PROMPT:
Pull out the lines from the line containing "valve_stem();" through the line containing "if empty is", both lines included, and copy them exactly.

*** MATERIALS PROVIDED

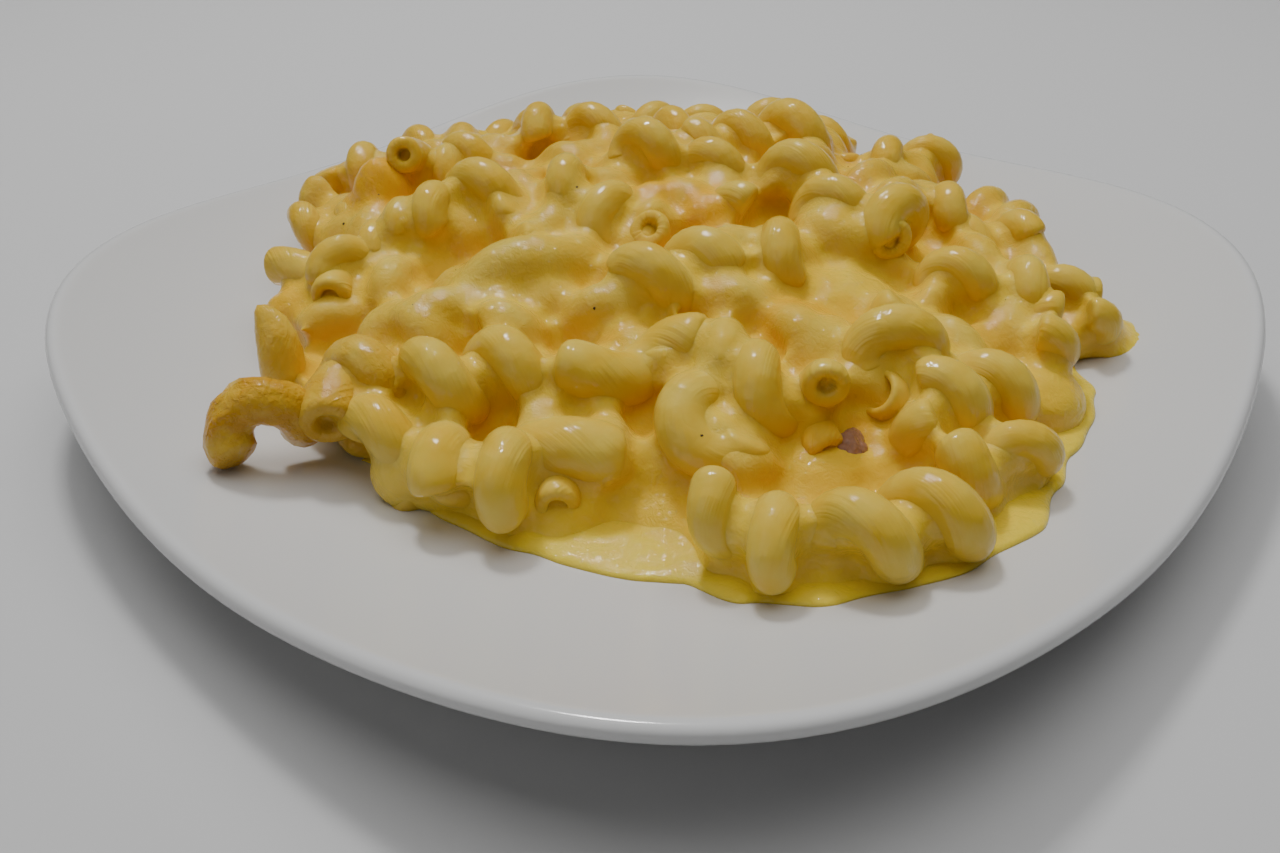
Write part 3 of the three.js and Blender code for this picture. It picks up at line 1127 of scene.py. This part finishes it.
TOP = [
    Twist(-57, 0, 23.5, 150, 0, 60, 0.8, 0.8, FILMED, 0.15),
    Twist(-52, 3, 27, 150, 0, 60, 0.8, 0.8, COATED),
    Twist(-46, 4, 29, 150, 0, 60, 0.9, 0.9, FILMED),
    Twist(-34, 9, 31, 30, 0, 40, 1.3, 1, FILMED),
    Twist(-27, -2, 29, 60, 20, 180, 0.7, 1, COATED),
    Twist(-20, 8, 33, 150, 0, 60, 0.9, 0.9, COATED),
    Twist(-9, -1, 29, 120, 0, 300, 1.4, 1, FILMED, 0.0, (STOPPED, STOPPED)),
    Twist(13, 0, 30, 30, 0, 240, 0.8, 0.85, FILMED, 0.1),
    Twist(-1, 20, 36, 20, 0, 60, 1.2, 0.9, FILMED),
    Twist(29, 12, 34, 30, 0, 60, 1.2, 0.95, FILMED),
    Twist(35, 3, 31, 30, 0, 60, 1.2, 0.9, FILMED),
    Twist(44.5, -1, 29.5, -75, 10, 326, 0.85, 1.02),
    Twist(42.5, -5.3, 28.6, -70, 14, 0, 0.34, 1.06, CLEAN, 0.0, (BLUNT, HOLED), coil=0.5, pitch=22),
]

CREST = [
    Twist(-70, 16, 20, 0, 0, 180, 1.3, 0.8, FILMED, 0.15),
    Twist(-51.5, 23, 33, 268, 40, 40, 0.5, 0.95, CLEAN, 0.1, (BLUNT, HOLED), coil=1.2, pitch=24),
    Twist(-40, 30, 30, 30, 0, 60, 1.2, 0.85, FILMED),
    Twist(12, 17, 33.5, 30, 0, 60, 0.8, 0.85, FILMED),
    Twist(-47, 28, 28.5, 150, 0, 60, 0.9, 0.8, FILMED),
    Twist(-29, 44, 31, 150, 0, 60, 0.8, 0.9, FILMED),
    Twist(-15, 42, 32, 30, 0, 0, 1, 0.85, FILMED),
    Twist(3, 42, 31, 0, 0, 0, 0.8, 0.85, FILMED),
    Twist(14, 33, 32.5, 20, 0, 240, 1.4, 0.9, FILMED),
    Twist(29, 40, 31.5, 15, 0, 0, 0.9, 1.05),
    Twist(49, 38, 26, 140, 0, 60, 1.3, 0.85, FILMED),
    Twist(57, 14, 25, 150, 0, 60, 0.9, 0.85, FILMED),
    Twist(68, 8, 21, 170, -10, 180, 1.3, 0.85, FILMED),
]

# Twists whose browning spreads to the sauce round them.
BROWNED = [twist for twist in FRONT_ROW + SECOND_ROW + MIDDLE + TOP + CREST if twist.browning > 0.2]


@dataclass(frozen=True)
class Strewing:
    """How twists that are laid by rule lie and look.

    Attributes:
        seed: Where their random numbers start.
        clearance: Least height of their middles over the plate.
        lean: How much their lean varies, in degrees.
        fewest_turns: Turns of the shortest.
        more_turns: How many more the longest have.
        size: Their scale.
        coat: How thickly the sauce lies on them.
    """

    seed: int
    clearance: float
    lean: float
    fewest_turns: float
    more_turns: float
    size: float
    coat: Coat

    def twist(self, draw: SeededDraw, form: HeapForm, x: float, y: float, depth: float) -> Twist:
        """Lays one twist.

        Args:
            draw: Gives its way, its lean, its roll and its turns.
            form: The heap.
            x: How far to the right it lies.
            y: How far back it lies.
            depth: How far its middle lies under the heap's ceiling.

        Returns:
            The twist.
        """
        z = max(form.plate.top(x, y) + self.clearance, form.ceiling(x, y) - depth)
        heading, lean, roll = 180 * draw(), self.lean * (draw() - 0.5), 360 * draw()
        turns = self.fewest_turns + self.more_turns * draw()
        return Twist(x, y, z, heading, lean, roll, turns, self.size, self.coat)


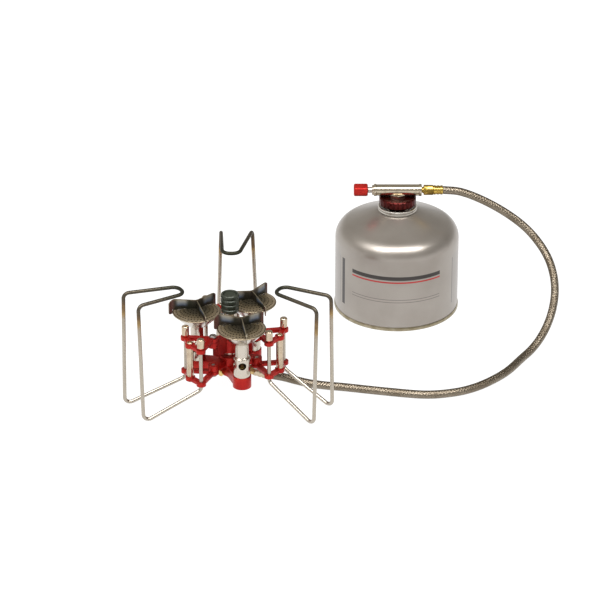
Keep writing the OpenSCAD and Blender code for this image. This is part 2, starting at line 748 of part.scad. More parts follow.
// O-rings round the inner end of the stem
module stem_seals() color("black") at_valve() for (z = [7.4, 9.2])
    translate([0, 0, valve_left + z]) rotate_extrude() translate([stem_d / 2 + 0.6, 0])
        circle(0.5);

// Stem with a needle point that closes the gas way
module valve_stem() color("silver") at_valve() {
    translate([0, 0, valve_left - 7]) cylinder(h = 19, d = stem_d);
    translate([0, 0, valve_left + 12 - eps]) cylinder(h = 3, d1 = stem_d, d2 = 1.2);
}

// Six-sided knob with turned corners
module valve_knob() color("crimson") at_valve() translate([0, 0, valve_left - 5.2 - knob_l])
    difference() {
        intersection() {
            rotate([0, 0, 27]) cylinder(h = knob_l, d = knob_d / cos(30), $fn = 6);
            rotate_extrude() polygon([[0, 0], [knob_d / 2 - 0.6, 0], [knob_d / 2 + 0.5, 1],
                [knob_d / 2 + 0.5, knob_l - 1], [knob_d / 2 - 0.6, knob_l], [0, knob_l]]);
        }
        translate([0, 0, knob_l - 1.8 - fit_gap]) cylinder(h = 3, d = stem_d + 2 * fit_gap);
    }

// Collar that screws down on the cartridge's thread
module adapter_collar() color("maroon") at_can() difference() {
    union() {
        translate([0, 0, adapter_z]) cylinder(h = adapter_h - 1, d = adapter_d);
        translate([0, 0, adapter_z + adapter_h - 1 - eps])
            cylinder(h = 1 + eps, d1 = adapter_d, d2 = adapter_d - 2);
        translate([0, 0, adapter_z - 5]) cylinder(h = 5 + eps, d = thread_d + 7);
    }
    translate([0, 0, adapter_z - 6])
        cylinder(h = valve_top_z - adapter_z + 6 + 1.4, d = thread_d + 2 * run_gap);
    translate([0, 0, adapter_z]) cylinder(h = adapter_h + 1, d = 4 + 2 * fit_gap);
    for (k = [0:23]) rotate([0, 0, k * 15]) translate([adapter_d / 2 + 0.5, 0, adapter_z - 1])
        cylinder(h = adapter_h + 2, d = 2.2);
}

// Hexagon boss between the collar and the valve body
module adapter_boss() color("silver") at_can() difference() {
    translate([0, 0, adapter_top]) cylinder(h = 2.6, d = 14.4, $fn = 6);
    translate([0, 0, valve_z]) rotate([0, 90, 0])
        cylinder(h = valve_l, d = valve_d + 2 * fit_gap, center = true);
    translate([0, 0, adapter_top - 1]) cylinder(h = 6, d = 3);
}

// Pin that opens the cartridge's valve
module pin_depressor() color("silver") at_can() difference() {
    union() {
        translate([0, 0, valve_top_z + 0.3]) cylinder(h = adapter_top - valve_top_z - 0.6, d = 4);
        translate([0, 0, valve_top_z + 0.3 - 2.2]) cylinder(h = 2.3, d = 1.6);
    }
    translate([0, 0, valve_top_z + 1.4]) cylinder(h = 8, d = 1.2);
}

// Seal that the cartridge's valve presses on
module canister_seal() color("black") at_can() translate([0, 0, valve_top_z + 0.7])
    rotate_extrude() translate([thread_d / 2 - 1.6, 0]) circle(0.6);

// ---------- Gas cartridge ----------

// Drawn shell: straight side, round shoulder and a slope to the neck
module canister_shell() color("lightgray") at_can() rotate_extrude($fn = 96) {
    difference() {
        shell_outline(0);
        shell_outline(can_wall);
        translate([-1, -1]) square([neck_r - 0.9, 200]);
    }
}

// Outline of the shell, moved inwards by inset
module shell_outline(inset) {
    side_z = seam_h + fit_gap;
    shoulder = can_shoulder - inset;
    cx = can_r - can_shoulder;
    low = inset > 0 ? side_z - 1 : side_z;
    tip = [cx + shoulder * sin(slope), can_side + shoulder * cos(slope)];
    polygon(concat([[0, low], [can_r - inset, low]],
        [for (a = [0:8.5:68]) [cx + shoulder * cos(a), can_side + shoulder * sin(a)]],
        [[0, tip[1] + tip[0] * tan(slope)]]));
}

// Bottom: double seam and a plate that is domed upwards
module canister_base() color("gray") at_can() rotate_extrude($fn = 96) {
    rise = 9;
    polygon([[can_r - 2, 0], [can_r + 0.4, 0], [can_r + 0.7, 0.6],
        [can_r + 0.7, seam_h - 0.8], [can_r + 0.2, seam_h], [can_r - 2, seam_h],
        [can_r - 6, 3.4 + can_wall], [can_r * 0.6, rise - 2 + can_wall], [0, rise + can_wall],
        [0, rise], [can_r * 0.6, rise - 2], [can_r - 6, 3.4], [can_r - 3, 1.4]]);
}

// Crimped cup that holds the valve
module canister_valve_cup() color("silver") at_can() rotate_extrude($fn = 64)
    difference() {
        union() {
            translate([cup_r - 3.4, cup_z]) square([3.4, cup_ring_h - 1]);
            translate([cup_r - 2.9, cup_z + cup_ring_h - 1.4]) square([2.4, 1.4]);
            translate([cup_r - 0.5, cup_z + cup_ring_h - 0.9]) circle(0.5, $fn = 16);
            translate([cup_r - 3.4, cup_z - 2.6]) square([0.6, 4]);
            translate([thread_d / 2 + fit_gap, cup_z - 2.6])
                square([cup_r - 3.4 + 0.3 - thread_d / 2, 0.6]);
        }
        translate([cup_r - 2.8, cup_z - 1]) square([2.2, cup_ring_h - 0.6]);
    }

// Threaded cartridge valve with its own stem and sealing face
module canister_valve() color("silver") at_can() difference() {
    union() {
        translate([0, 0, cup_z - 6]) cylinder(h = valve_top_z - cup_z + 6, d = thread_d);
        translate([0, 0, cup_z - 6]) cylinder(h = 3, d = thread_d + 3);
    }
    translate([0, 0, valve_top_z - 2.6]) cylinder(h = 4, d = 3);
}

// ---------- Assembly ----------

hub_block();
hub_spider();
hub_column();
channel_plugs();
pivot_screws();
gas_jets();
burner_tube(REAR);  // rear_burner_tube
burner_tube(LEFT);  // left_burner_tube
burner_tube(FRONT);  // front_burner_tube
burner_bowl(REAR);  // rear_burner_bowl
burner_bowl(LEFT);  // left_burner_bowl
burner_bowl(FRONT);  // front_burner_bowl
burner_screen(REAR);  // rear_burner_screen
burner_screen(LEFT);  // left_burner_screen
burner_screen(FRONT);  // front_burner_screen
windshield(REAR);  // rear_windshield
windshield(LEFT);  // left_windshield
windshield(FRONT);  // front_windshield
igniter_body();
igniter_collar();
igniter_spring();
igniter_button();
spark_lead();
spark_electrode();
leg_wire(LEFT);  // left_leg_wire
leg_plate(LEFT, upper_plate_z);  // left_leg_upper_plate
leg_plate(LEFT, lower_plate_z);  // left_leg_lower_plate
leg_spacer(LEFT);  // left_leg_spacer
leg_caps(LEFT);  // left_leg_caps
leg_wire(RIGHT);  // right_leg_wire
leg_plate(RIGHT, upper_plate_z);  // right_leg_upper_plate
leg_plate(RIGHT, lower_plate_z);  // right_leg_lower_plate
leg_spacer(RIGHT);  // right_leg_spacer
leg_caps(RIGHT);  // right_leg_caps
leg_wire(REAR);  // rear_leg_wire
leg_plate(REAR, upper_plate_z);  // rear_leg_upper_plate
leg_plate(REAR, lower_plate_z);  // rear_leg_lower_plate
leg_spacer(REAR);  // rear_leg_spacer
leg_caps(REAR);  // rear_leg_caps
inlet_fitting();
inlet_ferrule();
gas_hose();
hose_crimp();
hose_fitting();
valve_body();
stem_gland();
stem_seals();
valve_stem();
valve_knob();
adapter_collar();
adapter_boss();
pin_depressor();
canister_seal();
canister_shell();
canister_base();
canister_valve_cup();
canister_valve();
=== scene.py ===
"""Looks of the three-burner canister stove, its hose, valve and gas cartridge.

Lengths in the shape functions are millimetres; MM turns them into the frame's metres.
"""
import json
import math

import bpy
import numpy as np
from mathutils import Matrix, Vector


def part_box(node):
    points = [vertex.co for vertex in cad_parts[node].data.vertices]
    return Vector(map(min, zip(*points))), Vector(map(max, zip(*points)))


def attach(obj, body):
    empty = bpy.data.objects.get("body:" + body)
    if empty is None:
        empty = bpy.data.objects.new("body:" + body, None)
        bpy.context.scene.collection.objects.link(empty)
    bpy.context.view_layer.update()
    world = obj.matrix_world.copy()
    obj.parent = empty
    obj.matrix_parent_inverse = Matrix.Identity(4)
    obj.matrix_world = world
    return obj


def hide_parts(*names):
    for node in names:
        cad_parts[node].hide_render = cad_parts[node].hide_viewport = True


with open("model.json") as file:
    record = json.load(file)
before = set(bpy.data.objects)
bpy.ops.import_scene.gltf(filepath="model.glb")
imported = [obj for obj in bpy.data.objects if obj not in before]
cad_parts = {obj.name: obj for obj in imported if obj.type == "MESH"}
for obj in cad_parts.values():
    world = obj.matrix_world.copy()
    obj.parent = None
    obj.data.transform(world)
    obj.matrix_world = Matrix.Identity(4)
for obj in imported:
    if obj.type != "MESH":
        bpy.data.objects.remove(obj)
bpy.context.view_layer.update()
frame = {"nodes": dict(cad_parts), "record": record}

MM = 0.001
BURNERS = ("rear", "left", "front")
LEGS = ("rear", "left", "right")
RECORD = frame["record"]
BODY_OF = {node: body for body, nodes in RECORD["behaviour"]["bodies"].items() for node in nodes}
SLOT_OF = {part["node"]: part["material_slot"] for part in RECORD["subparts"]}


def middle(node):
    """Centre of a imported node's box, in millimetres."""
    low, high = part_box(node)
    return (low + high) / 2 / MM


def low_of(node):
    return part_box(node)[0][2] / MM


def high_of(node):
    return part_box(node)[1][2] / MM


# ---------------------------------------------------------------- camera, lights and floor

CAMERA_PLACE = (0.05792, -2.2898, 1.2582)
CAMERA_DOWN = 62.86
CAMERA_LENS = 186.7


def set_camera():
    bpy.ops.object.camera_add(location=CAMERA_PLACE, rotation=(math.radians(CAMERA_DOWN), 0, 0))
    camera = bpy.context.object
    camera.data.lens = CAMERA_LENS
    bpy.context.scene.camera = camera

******

RESPONSE:
valve_stem();
valve_knob();
adapter_collar();
adapter_boss();
pin_depressor();
canister_seal();
canister_shell();
canister_base();
canister_valve_cup();
canister_valve();
=== scene.py ===
"""Looks of the three-burner canister stove, its hose, valve and gas cartridge.

Lengths in the shape functions are millimetres; MM turns them into the frame's metres.
"""
import json
import math

import bpy
import numpy as np
from mathutils import Matrix, Vector


def part_box(node):
    points = [vertex.co for vertex in cad_parts[node].data.vertices]
    return Vector(map(min, zip(*points))), Vector(map(max, zip(*points)))


def attach(obj, body):
    empty = bpy.data.objects.get("body:" + body)
    if empty is None:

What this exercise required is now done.